Was sich also jetzt vielleicht grundlegend verändert, ist ein uraltes kulturelles Verständnis und eine entsprechende Alltagspraxis von Fernnähe. Da jede Ferne im Modus der Nähe, und jede Nähe im Modus der Ferne stattfindet, erleben wir vielleicht in diesen Tagen eine neue Regulation von Fernnähe, die unser Zusammenleben grundlegend verändern könnte. Das Heim und das Heimelige, das ja aber zugleich auch das Unheimliche in seinem unbewussten, sinnesvergessenen Schoß (sichtbar werdend z.B. an der Zunahme der häuslichen Gewalt in Quarantäne-Zeiten) enthält, wird zum Sicherheit versprechenden Rückzugsort der Abschottung und der Vergrößerung der Ferne.

Andererseits: Im Falle der Abwesenheit der geliebten Anderen wird unsere innere Nähe zu ihnen umso bedeutsamer und spürbarer. Ich denke hier an Winnicotts Fähigkeit zum Alleinsein im Eingedenken der inneren Nähe zu meinen Mitmenschen.  Und für uns – als Psychotherapeut*innen – ist Fernnähe sozusagen das Wasser, in dem unsere therapeutische Arbeit schwimmt, sich permanent verändert, entwickelt, aber eigentlich doch niemals Abschottung und Steigerung der Ferne bedeuten sollte, es sei denn, ich müsste die Andersheit meines Patienten erst noch begreifen und anerkennen. Dann ist Ferne ein notwendiger Vertiefungsvorgang für die „Höhentiefe“ (ein weiterer Begriff bei Ohashi) meines sich annähernden Verständnisse des Anderen. Die Ferne des Anderen wird allerdings auch noch gesteigert, ja führt geradezu zum Verschwinden des Anderen trotz seiner Anwesenheit, wenn wir Psychotherapie beispielsweise mit Atemschutzmaske betreiben würden. Wir wären füreinander nicht mehr erfahrbar, erkennbar, lesbar. Ich habe in der Supervision eine Analyse eines Menschen begleitet, der diagnostisch unter „schwerer narzisstischer Persönlichkeitsstörung“ lief: Seine Eltern setzten sich jedes Mal, wenn sie sich dem Säugling näherten, eine Atemschutzmaske auf, weil sie glaubten, (damals in den 60iger Jahren) den Säugling vor Ansteckungen bewahren zu müssen. Dieser Patient hat niemals gelernt, im Gesicht der Anderen zu lesen und war so zutiefst verloren in zwischenmenschlichen Begegnungen, die allesamt an der Regulation der Fernnähe scheiterten.

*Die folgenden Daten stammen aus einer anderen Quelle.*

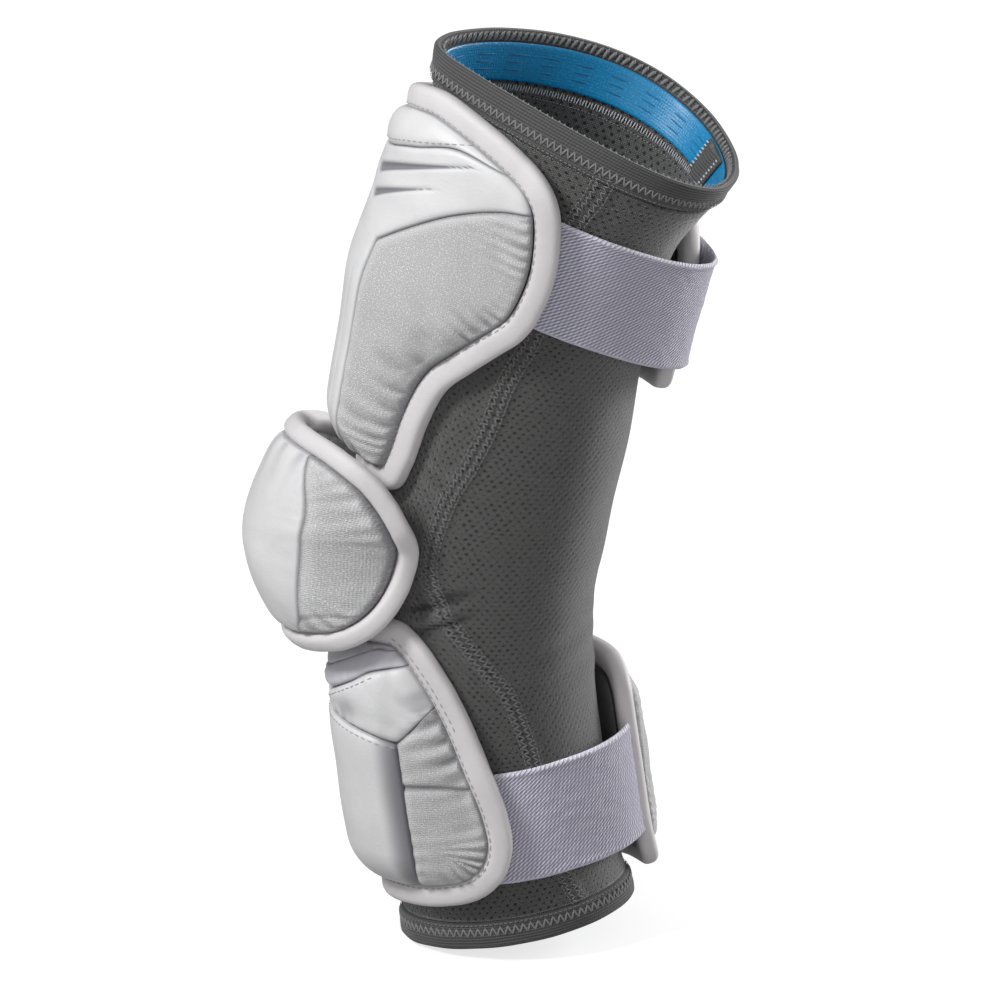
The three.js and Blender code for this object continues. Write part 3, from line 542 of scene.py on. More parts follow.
def grid_quads(rows, columns):
    """The faces of a grid of points."""
    index = np.arange(rows * columns).reshape(rows, columns)
    corners = index[:-1, :-1], index[:-1, 1:], index[1:, 1:], index[1:, :-1]
    return np.stack([corner.ravel() for corner in corners], axis=1)


def slab(name, upper, under, material, places, marks):
    """A closed slab between two grids, joined all round."""
    rows, columns = upper.shape[:2]
    count = rows * columns
    top = grid_quads(rows, columns)
    index = np.arange(count).reshape(rows, columns)
    rim = np.concatenate([index[0, :-1], index[:-1, -1], index[-1, :0:-1], index[:0:-1, 0]])
    ahead = np.roll(rim, -1)
    sides = np.stack([rim + count, ahead + count, ahead, rim], axis=1)
    quads = np.concatenate([top, top[:, ::-1] + count, sides])
    points = np.concatenate([upper.reshape(-1, 3), under.reshape(-1, 3)])
    uv = np.tile(places[..., :2].reshape(-1, 2) * MM, (2, 1))
    doubled = {mark: np.tile(np.asarray(value).ravel(), 2) for mark, value in marks.items()}
    return mesh_object(name, points, quads, material, uv, doubled)


def ring_quads(steps, sides):
    """The faces of a tube that closes both ways."""
    index = np.arange(steps * sides).reshape(steps, sides)
    ahead, up = np.roll(index, -1, axis=0), np.roll(index, -1, axis=1)
    both = np.roll(ahead, -1, axis=1)
    return np.stack([index.ravel(), ahead.ravel(), both.ravel(), up.ravel()], axis=1)


def dress(thing, slot, *nodes):
    """Sets a finished piece on the frame in place of its solids."""
    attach(thing, "root")
    if nodes:
        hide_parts(*nodes)
    return thing


def borders(places):
    """The four seams round a grid of places, each as its distance and the millimetres along it."""
    edges = {"bottom": places[0], "top": places[-1], "near": places[:, 0], "far": places[:, -1]}
    found = {}
    for side, border in edges.items():
        gap, share = nearest(places, border)
        found[side] = (gap, share * steps_of(border[:, :2]).sum())
    return found


def rolled(gap, width, depth):
    """How far a panel rounds down towards a seam."""
    near = np.clip(1 - gap / width, 0, 1)
    return depth * (1 - np.sqrt(1 - near**2 + 1e-9))


def rounded_to_binding(places, top, ring, edge):
    """How far a panel rounds down towards its binding, with its distance from it and the run along it."""
    gap, share = nearest(places, ring)
    depth = np.maximum(top - edge, 0.5)
    drop = rolled(gap, 3.0 + 0.95 * depth, depth)
    return drop, gap, share * steps_of(ring[:, :2]).sum()


def blurred(values, times):
    """A grid of values made smooth."""
    for _ in range(times):
        for axis in (0, 1):
            padded = np.pad(values, [(1, 1) if k == axis else (0, 0) for k in (0, 1)], mode="edge")
            low, mid, high = (np.take(padded, np.arange(values.shape[axis]) + k, axis) for k in (0, 1, 2))
            values = (low + 2 * mid + high) / 4
    return values


def set_cloth(cloth, slack):
    """Makes cloth of a mesh that is held at its seams, a slack larger than they are."""
    modifier = cloth.modifiers.new("cloth", "CLOTH")
    settings = modifier.settings
    settings.quality = 6
    settings.mass = 0.1
    settings.vertex_group_mass = "held"
    settings.tension_stiffness = settings.compression_stiffness = 12
    settings.shear_stiffness = 6
    settings.bending_stiffness = 0.3
    settings.shrink_min = -slack
    settings.use_pressure = True
    settings.uniform_pressure_force = 1.5
    settings.effector_weights.gravity = 0
    modifier.collision_settings.use_collision = False
    modifier.point_cache.frame_start, modifier.point_cache.frame_end = 1, SETTLE_FRAMES


def settle(name, surface, out, step=2.4, slack=0.09, limit=1.0):
    """How far a panel's cloth, cut a little too large for its seams, rises and sinks as it settles.

    The cloth is held at its seams and puffed by its padding for a few frames, with no gravity.
    """
    rows, columns = surface.shape[:2]
    sizes = [steps_of(run).sum() / MM for run in (surface[:, columns // 2], surface[rows // 2])]
    keep_rows, keep_columns = (
        np.linspace(0, count - 1, max(8, int(size / step))).round().astype(int)
        for count, size in zip((rows, columns), sizes)
    )
    coarse = surface[np.ix_(keep_rows, keep_columns)]
    way = out[np.ix_(keep_rows, keep_columns)]
    shape = coarse.shape[:2]
    mesh = bpy.data.meshes.new(name + "_cloth")
    mesh.from_pydata(coarse.reshape(-1, 3).tolist(), [], grid_quads(*shape).tolist())
    cloth = new_object(name + "_cloth", mesh)
    index = np.arange(shape[0] * shape[1]).reshape(shape)
    held = np.unique(np.concatenate([index[0], index[-1], index[:, 0], index[:, -1]]))
    cloth.vertex_groups.new(name="held").add(held.tolist(), 1.0, "REPLACE")
    set_cloth(cloth, slack)
    scene = bpy.context.scene
    for number in range(1, SETTLE_FRAMES + 1):
        scene.frame_set(number)
    graph = bpy.context.evaluated_depsgraph_get()
    settled = bpy.data.meshes.new_from_object(cloth.evaluated_get(graph))
    moved = np.zeros(len(settled.vertices) * 3)
    settled.vertices.foreach_get("co", moved)
    scene.frame_set(1)
    bpy.data.objects.remove(cloth)
    bpy.data.meshes.remove(mesh)
    bpy.data.meshes.remove(settled)
    rise = ((moved.reshape(*shape, 3) - coarse) * way).sum(axis=2) / MM
    rise = limit * np.tanh((rise - blurred(rise, 6)) / limit)
    wide = np.stack([np.interp(np.arange(columns), keep_columns, row) for row in rise])
    full = np.stack([np.interp(np.arange(rows), keep_rows, column) for column in wide.T]).T
    return blurred(full, 5)


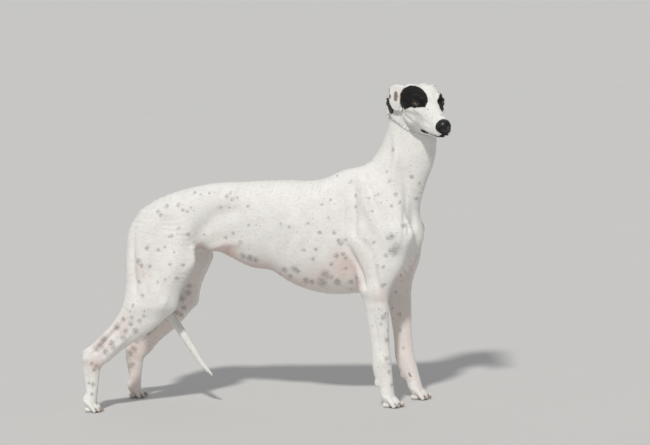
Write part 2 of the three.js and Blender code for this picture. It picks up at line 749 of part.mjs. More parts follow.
// Solids
const solidFrom = (positions, faces) =>
  new wasm.Manifold(new wasm.Mesh({ numProp: 3, vertProperties: positions, triVerts: faces }));
function solidOfGeometry(geometry) {
  const bare = new THREE.BufferGeometry();
  bare.setAttribute("position", geometry.getAttribute("position"));
  if (geometry.index) bare.setIndex(geometry.index);
  const merged = mergeVertices(bare, 1e-4);
  return solidFrom(new Float32Array(merged.attributes.position.array), new Uint32Array(merged.index.array));
}
const largest = (solid) => {
  const parts = solid.decompose();
  return parts.reduce((a, b) => (a.volume() > b.volume() ? a : b));
};
function geometryOf(solid) {
  const { vertProperties, triVerts } = solid.getMesh();
  const geometry = new THREE.BufferGeometry();
  geometry.setAttribute("position", new THREE.BufferAttribute(vertProperties, 3));
  geometry.setIndex(new THREE.BufferAttribute(triVerts, 1));
  geometry.computeVertexNormals();
  return geometry;
}

// A convex region bounded by planes; each plane is [point, normal], and keeps what lies along its normal
function region(planes, grow = 0) {
  let solid = solidOfGeometry(new THREE.BoxGeometry(4000, 4000, 4000));
  for (const [point, normal] of planes) {
    const n = unit(normal);
    solid = solid.trimByPlane(n, dot(point, n) - grow);
  }
  return solid;
}
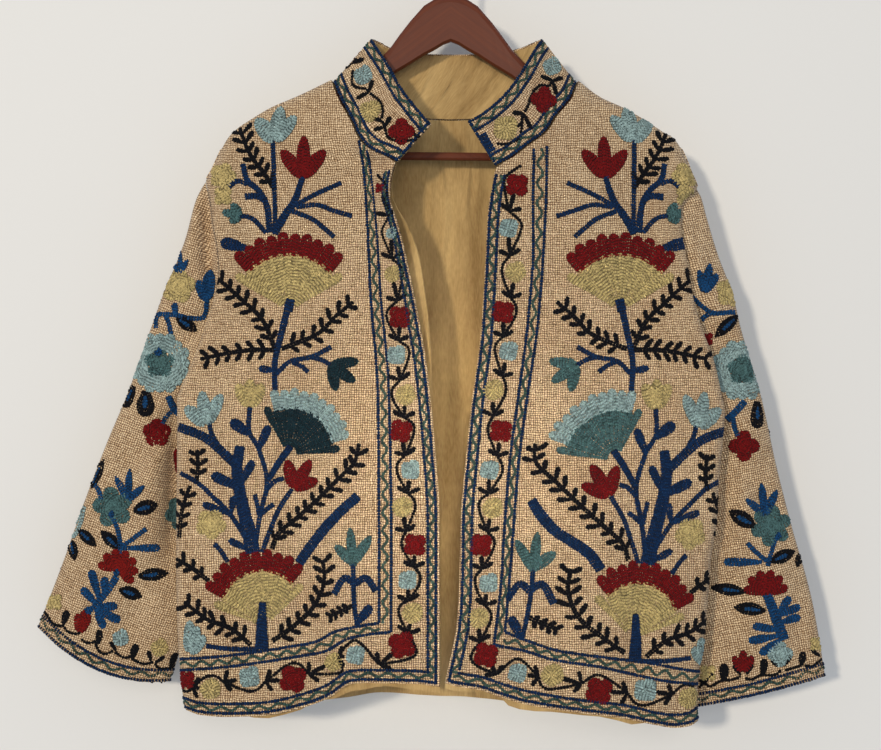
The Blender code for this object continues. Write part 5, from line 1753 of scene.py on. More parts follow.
class Thread(Enum):
    """The wools of the needlework."""

    NAVY = Wool("#0D284A", 0.18)
    INDIGO = Wool("#12406A", 0.18)
    BLACK = Wool("#0B0B10", 0.12)
    RED = Wool("#6C0E0F", 0.14)
    SCARLET = Wool("#76140F", 0.14)
    PALE = Wool("#8DA3A0", 0.2)
    TEAL = Wool("#476564", 0.20)
    DEEP_TEAL = Wool("#142A31", 0.18)
    GREEN = Wool("#3F554B", 0.18)
    OLIVE = Wool("#BBA66E", 0.18)


NAVY, INDIGO, BLACK, RED, SCARLET, PALE, TEAL, DEEP_TEAL, GREEN, OLIVE = Thread


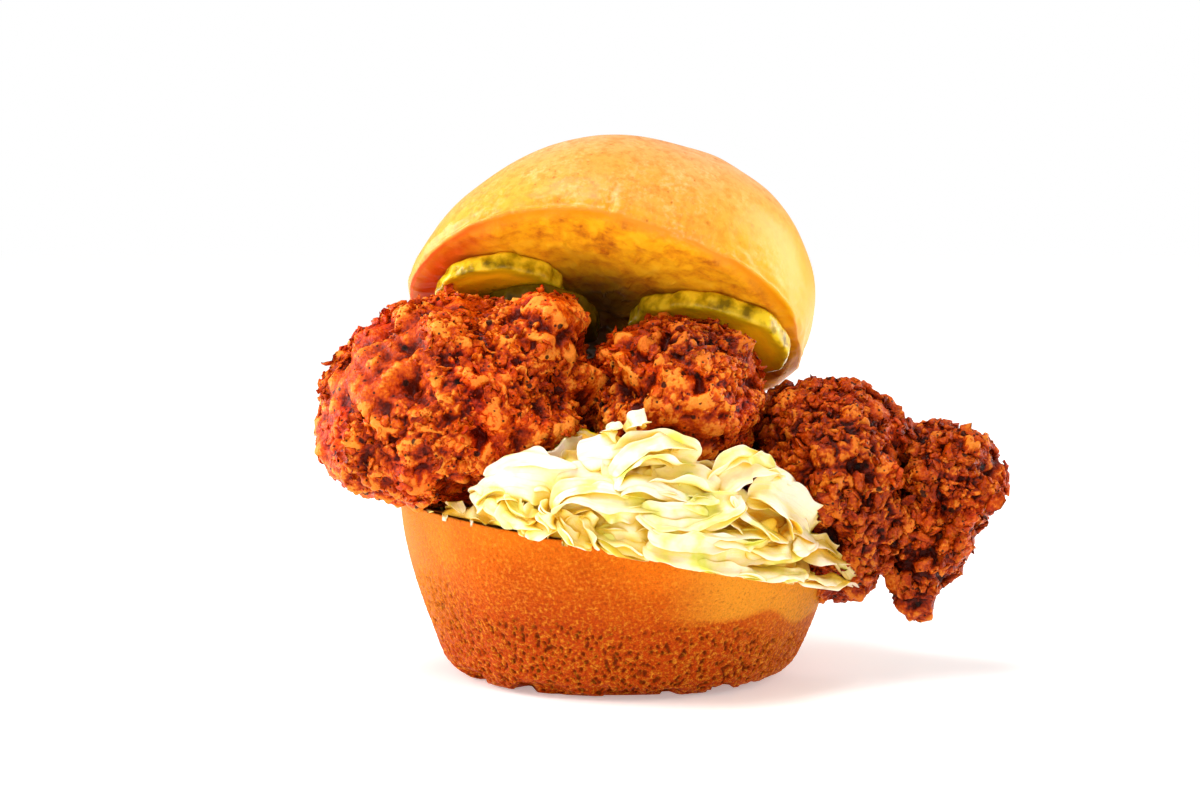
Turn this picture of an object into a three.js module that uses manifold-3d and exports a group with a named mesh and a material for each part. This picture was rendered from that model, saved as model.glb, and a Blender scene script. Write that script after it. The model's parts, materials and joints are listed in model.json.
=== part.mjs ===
// A chicken burger: a split bun, a craggy fried chicken fillet that overhangs
// it on both sides, creamy cabbage slaw below the fillet and pickle slices
// between the fillet and the bun's crown.
//
// Units are millimetres and +Z is up. The origin is the centre of the flat
// foot of the bun's heel. -Y is the front, where the crown is lifted open.

import * as THREE from "three";
import { mergeVertices } from "three/addons/utils/BufferGeometryUtils.js";
import Module from "manifold-3d";

const wasm = await Module();
wasm.setup();

// ---------------------------------------------------------------- sizes

const GAP = 0.35; // air left between two pieces that rest on each other

// Heel: the lower half of the bun, a tapered cup of bread cut on a slant.
const HEEL_RADIUS = 52.5; // at its widest, near the cut
const HEEL_WIDEST = 40; // height of that widest ring
const HEEL_TAPER = 0.0335; // radius lost below it, times depth to a power
const HEEL_TAPER_POWER = 1.6;
const FOOT_ROUND = 5; // height of the rounded edge round the foot
const FOOT_TUCK = 3.6; // how far that edge tucks in
const FOOT_FLATTENING = 0.12; // the foot is this much shorter front to back
const CUT_HEIGHT = 30.5; // height of the cut over the middle of the foot
const CUT_FALL_RIGHT = 0.184; // the cut drops towards +X
const CUT_FALL_BACK = 0.108; // and towards the back

// Crown: the upper half, a dome that leans back on the filling and has sagged
// a little at its sides.
const CROWN_RADIUS = 47.9;
const CROWN_EQUATOR = 5; // height of the widest ring over the cut face
const CROWN_RISE = 33.3; // from there to the top of the dome
const CROWN_FULLNESS = 0.76; // 1 is an ellipse's dome, less is squarer
const CROWN_TUCK = 0.05; // share of the radius lost from there to the cut
const CROWN_TOP_SHIFT = 5.6; // the dome's top lies this far to the right
const CROWN_SAG_LEFT = 9;
const CROWN_SAG_RIGHT = 1.6;
const CROWN_CENTRE = new THREE.Vector3(-2.8, 6, 85);
const CROWN_LEAN = 28; // degrees back from level
const CROWN_ROLL = 15; // degrees down to the right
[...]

Es ist durchaus möglich, dass wir in einen Zustand ante coronam zurückgelangen. Der Mensch regrediert gerne bis zu dem Zustand, in dem er sich wieder gehalten und wohl fühlt. Sollte aber diese Regression nicht stattfinden, so wird es eine neue Regulation von Fernnähe geben müssen. Ich weiss aber natürlich nicht, wie diese aussehen wird. Ich vermute, dass wir vor allem ein neue Fernnähe zum Bedrohtsein, zur Verletzlichkeit und zu unserer Sterblichkeit gewinnen müssen, wenn in dieser Pandemie-Erfahrung ein Fortschritt der Geistigkeit des Menschen liegen sollte. „Indem wir diese Fernnähe des Todes ins Auge fassen, erreichen wir eine neue Dimension der Lehre  der Anderen“ (Ohashi, S.45). Indem der Tod und der Todbringer aus der Ferne (die Strecke Wuhan-Münster dauert mit dem Heissluftballon ungefähr 170 Stunden, ca. 8.500 Kilometer Luftlinie)  in unsere Nähe kommt, brauchen wir ein neues Miteinander mit dem Tod als dem gänzlich Anderen.